Rubis, now 11, has been obsessed with golf from the moment his parents gave him his first set of plastic clubs at 18 months old. His father, Jon, said you could tell there was something special about Lincoln when he swung the club.

“I’m going, ‘OK, this is crazy,’” Jon said. “He could just swing it over and over again. He really took a liking to it.”

Fast forward 10 years, Lincoln and his family now live in the Dallas metroplex, and his love of golf has only grown. He has become one of the best junior golfers in the country. He has five holes-in-one, including three in a 22-day span a month ago. Lincoln also goes to the same childhood coach that Jordan Spieth did and has the same winning percentage as Scottie Scheffler on the Northern Texas PGA Junior Tour.

Not bad footsteps to be following.

Those are just a few of the amazing things Lincoln has accomplished, and he just turned 11 in January.

When he was 6, he got his first two aces within a month of each other.

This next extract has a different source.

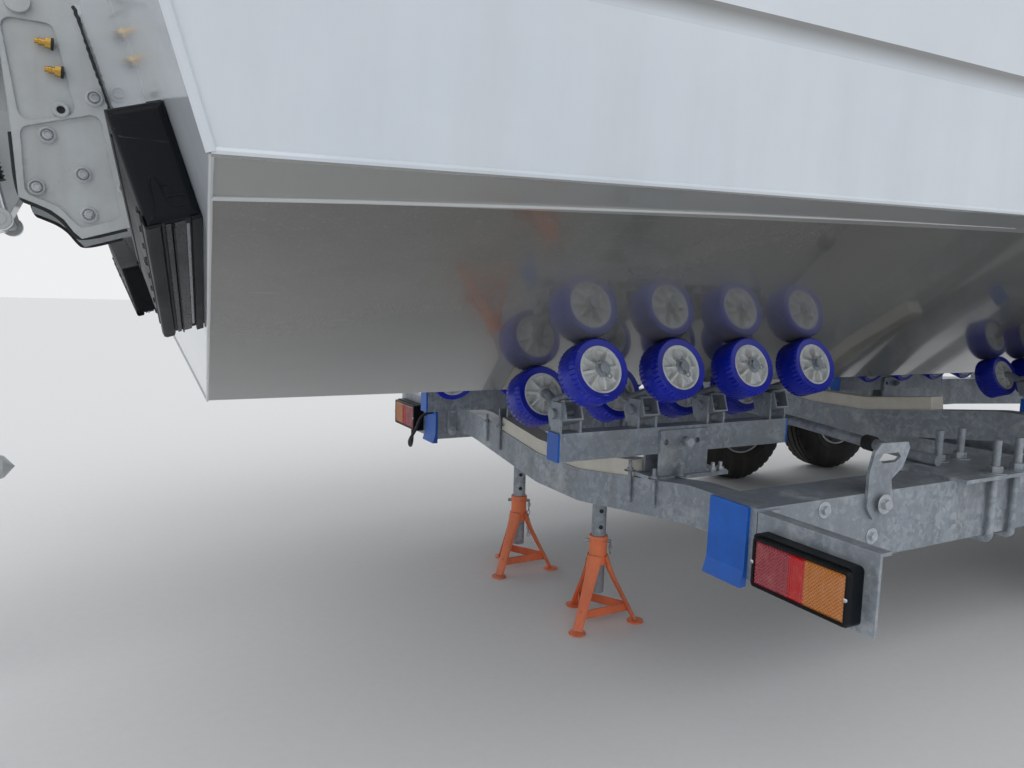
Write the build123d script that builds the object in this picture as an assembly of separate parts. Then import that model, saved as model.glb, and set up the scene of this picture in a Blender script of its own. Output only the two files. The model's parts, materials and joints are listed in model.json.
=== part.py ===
from build123d import *
from math import atan, cos, degrees, hypot, radians, sin
import os

# A planing speedboat with an outboard engine, on its tandem-axle roller trailer and two axle stands.
# Working frame: X towards the bow, Y to port, Z up, zero at the keel's corner with the transom.
# The finished pieces are set down on the floor, with the origin under the middle of the outfit.

os.makedirs("parts", exist_ok=True)

# Gap between pieces that rest on each other or turn in each other
seat_fit = 0.3

# Hull
keel_above_floor = 675.0
deadrise_slope = 0.35
transom_rake_slope = 0.31
moulded_step_z = 605.0
moulded_step_height = 28.0
moulded_step_width = 10.0
parallel_end_x = 3400.0
deck_edge_width = 45.0
deck_edge_height = 42.0
rub_rail_depth = 20.0
rub_rail_drop = 34.0
rub_rail_rise = 14.0
bow_rail_r = 12.5
bow_rail_foot_r = 32.0

# Cockpit, well and lockers
cockpit_aft_x = 430.0
cockpit_fore_x = 3300.0
cockpit_aft_half = 960.0
cockpit_half = 1060.0
cockpit_taper_x = 1400.0
cockpit_corner_r = 120.0
sole_z = 430.0
coaming_lip = 18.0
well_half = 430.0
well_fore_x = 330.0
well_floor_z = 620.0
transom_top_z = 770.0
transom_wall = 70.0
hatch_x = 4900.0
hatch_length = 560.0
hatch_width = 560.0
hatch_thickness = 32.0
hatch_gap = 6.0
hatch_ledge = 30.0
locker_depth = 330.0

# Windscreen and helm
screen_thickness = 10.0
screen_height = 330.0
screen_rake = 210.0
screen_lean = 60.0
screen_rail = 26.0
screen_post_r = 9.0
console_width = 700.0
console_y = -590.0
console_aft_x = 2820.0
console_top_z = 1010.0
helm_wheel_r = 175.0
helm_wheel_rim_r = 14.0
helm_wheel_lean = 28.0
helm_boss_height = 46.0
helm_boss_top = 3.0

# Seats
seat_width = 520.0
seat_depth = 480.0
seat_pad_height = 110.0
seat_x = 2250.0
seat_y = 590.0
seat_base_height = 400.0
seat_back_height = 520.0
bench_depth = 480.0
bench_height = 360.0
cushion_round = 24.0

# Outboard engine
bracket_half = 190.0
bracket_plate = 28.0
recess_round = 18.0
tilt_axis_x = -345.0
tilt_axis_z = 800.0
tilt_tube_r = 22.0
steer_axis_x = -500.0
steer_tube_r = 48.0
steer_tube_low_z = 300.0
steer_tube_high_z = 870.0
steer_gap = 0.5
leg_half = 68.0
gearcase_z = -130.0
gearcase_r = 58.0
gearcase_aft_x = -920.0
propeller_r = 178.0
propeller_x = -985.0
shaft_r = 14.0
cowl_low_z = 980.0
cowl_high_z = 1600.0
cowl_wall = 12.0
cowl_fore_x = -330.0
cowl_aft_x = -900.0
cowl_foot_half = 190.0
pan_depth = 25.0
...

Fast forward five years, his tally is up to five holes-in-one, more than even some professionals have.

On Feb. 25, he was playing in a tournament at Wigwam in Litchfield Park, Arizona, when he hit a pitching wedge from 101 yards to an island green. The ball one hopped, hit the flag stick, and dropped.

“It was loud,” Jon said. “It just went bang.”

A week later, at Rock Creek Golf Club in Gordonville, Texas, Lincoln hit another ace, this one with a 9-iron from 113 yards. Jon was playing in a group behind and found out through a text message from other parents who were keeping score.

Then, 15 days later at Coyote Ridge in Carrollton, Texas, Lincoln played in cold temperatures with the wind chill below freezing in a tournament. On the uphill par-3 11th hole, Jon was standing next to the green and videoed Lincoln’s swing from the tee. He hit a 9-iron from 110 yards.

“It was blind for me because I was below the green, but the ball was tracking and I thought it was a good shot,” Jon said.

Jon shut off the camera as it landed and released. He couldn’t see the ball, but he knew it was a good shot. That’s when Lincoln started yelling and celebrating. Jon walked up to see the green, and he couldn’t see a golf ball.

“That’s when I knew it was in,” Jon said.

Three holes-in-one in 22 days, with two of those coming in tournaments. He won the latter at Coyote Ridge.

Speaking of tournament records, Scheffler, the six-time PGA Tour winner and second-ranked golfer in the world, won nearly 60 percent of his starts on the NTPGA during his career. So far, Lincoln has 27 wins in 47 events (57.4 win percentage) and has finished top two all but five times.

His scoring average in 2023 is 69.67. Lincoln is a bit smaller for his age and doesn’t hit the ball as far as some of his competitors, but he excels at finding ways to score and get the ball in the hole.

Last year, he tied for seventh at the U.S. Kids Worlds and also qualified for the Drive, Chip and Putt National Finals at Augusta National. He’s also sponsored by Titleist.

Then there’s the Jordan Spieth connection. Spieth’s first coach was Joey Anders, who teaches at Brookhaven. The Rubis’s are members at Brookhaven, and Anders has been teaching Lincoln at the same age he taught Spieth.

Lincoln has even played some rounds with Shawn Spieth, Jordan’s father. As Shawn was getting ready for the PNC Championship last year, they played a couple rounds together.

“Shawn is so great, not only with Lincoln, but plenty of the junior golfers at Brookhaven,” Jon said. “It’s really cool.”

Last year at the Dallas Junior Golf Championship, a tournament that dates to the 1920s, Lincoln shot a 59. Jon is quick to point out the Ages 9-10 Division played about 4,200 yards, but no one had shot that low in the tournament’s history.

Most of Lincoln’s events now are played at 5,500 yards or close to, but a couple weeks ago, he and Jon, who’s a near-scratch golfer, went and played a course from 6,800 yards.

And what did Lincoln do? Knocked a wedge close for birdie on the final hole to beat his dad.

“I couldn’t have been happier,” Jon said. “I didn’t think he would beat me this early.”